Com o marcador interno desregulado, nossa intuição e todas as experiências emocionais e físicas que nos conectam com a realidade, ficam distorcidas, interrompidas ou prejudicadas. A gente se perde de quem a gente é e se enreda num conflito interno entre ser fiel ao nosso Eu Verdadeiro (Self/Essência/Bússola) ou ser fiel aos nossos pais e à nossa família. Nesse conflito de lealdade entre nós e nossa família, acabamos abrindo mão do contato natural que temos com nosso Self, ou a bússola que nos orienta, que é a sede da nossa lucidez, discernimento, sabedoria e intuição.
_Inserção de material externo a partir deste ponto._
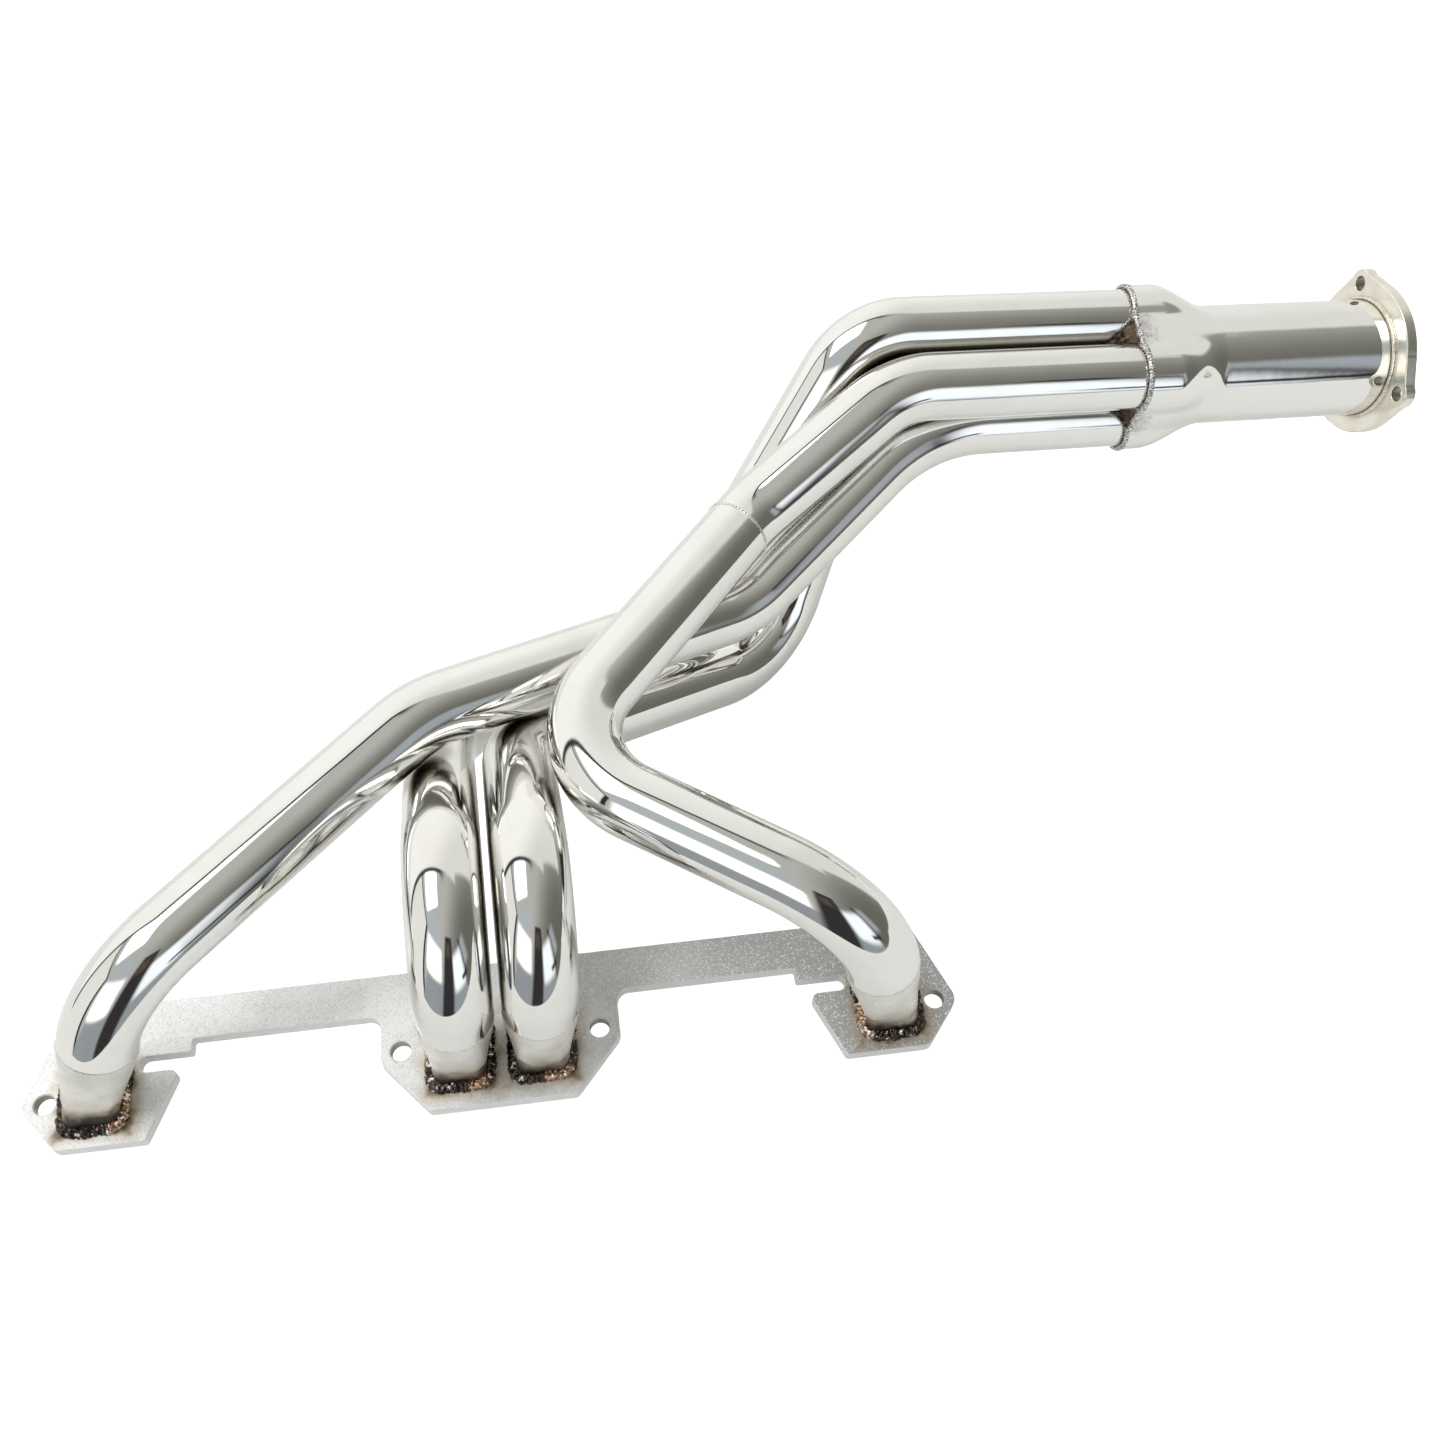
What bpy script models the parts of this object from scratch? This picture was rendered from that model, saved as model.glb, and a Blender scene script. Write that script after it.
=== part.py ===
"""Four-into-one tubular exhaust manifold for one bank of a V8.

Frame: +Z is the head flange's outward normal and its mating face is at z = 0, +X runs along the
flange from port 1 to port 4, and +Y runs in the flange's plane towards the collector's side. The
origin is on the mating face, midway between the two centre ports. Sizes are in millimetres below
and are turned into metres where geometry is made.
"""

import math

import bmesh
import bpy
from mathutils import Matrix, Vector

MM = 0.001
GAP = 0.3                    # clearance between neighbouring pieces

# Head flange
PLATE_THICK = 8.0
BAR_TOP = 50.3
BAR_LOW = 25.0
CENTRE_LOBE_LOW = -33.5
END_LOBE_LOW = -30.5
SLOT_LOW = 8.5
SLOT_HIGH = 17.3
PLATE_HALF_OUTLINE = [       # right-hand half, as (x, y, corner radius)
    (40.5, CENTRE_LOBE_LOW, 4.0),
    (67.0, -3.0, 9.0),
    (67.0, BAR_LOW, 7.0),
    (170.7, BAR_LOW, 1.5),
    (170.7, SLOT_HIGH, 1.5),
    (198.7, SLOT_HIGH, 4.3),
    (198.7, SLOT_LOW, 4.3),
    (176.2, SLOT_LOW, 4.0),
    (192.0, END_LOBE_LOW, 2.0),
    (239.5, END_LOBE_LOW, 6.0),
    (261.0, -4.7, 9.0),
    (240.5, BAR_TOP, 2.5),
]
CORNER_STEP = math.radians(22.5)       # turn between points of a rounded corner
BOLT_RADIUS = 5.6
BOLT_SIDES = 16
OUTER_BOLT = (247.7, -3.5)
INNER_BOLT = (55.6, 3.1)
END_PORT_X = 220.5
CENTRE_PORT_X = 22.9
PORT_Y = -3.0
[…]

Então toda busca dos filhos de pais narcisistas precisa necessariamente caminhar no sentido de se reconectar com essa bússola, o Eu Verdadeiro ou o Self. E precisamos exercitar essa reconexão várias vezes por dia, todos os dias, incansavelmente, até que ela se restabeleça definitivamente, não importa quanto tempo isso leve.
Restaurando o aparelho
E é muito interessante perceber que de fato, nossa mente sabe se curar do abuso narcisista sozinha, contanto que ela esteja sã. A sanidade da nossa mente não deixa de existir, ela só fica escondida ou temporariamente inacessível. A única coisa que precisamos fazer é nos conectar com a parte da nossa mente que tem a sanidade ou essa informação. Essa parte da nossa psique que sabe nos curar e sabe o que fazer é o que chamamos de bússola interna. A bússola é a Própria Centelha Divina ou o Eu Verdadeiro. Tudo o que precisamos fazer é entrar em estado de silêncio e ouvir o sussurro do Eu Verdadeiro em nosso interior. Sim, é simples (mas nem tudo que é simples é fácil). Essa prática exige treino. Principalmente porque temos muita dificuldade para ficar em silêncio.
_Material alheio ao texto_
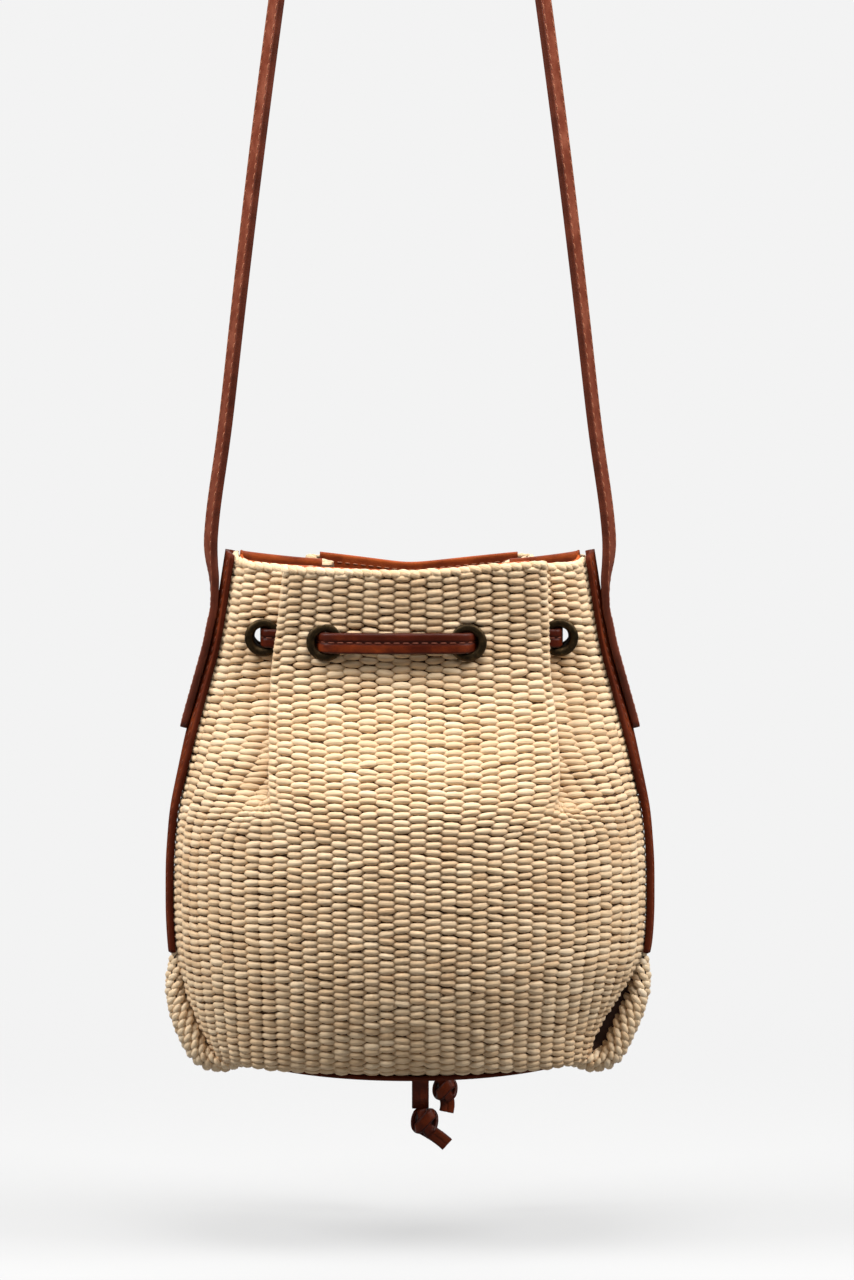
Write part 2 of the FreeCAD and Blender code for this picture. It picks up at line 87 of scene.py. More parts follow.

Pois bem. Devido aos nossos traumas de abandono, acabamos sendo leais às expectativas dos outros ao invés de nós mesmos, e assim acabamos abrindo mão da conexão entre nossa psique e a nossa bússola interna. E é por isso que a gente vai ter que treinar, sistematicamente, para restabelecer essa conexão.
Podemos considerar esse processo sendo muito parecido com o de ir para a academia pela primeira vez. É óbvio que não veremos resultados imediatos e teremos que repetir os exercícios durante meses antes de realmente ver algum tipo de transformação. Por isso devemos repetir essa habilidade consistentemente até que ela se torne um hábito que vai nos acompanhar para o resto da vida.
Quando nos conectamos com nosso centro interno de direção, nossa mente finalmente consegue pensar de forma lúcida e distinguir exatamente qual caminho tomar. Inclusive, sem precisar esperar que uma autoridade externa nos diga o que é certo e errado.
Saber qual caminho tomar, saber quando dizer sim e quando dizer não é, sem dúvida, o maior economizador de tempo, energia e sofrimento que devemos conquistar. Voltar à lucidez (ou adquiri-la pela primeira vez) é a base de uma nova vida de liberdade com inúmeras possibilidades.
Desejo que todos nós possamos retornar ao lar do nosso Eu Verdadeiro, à vida lúcida e repleta de amor, satisfação e autonomia que está ansiosamente nos aguardando.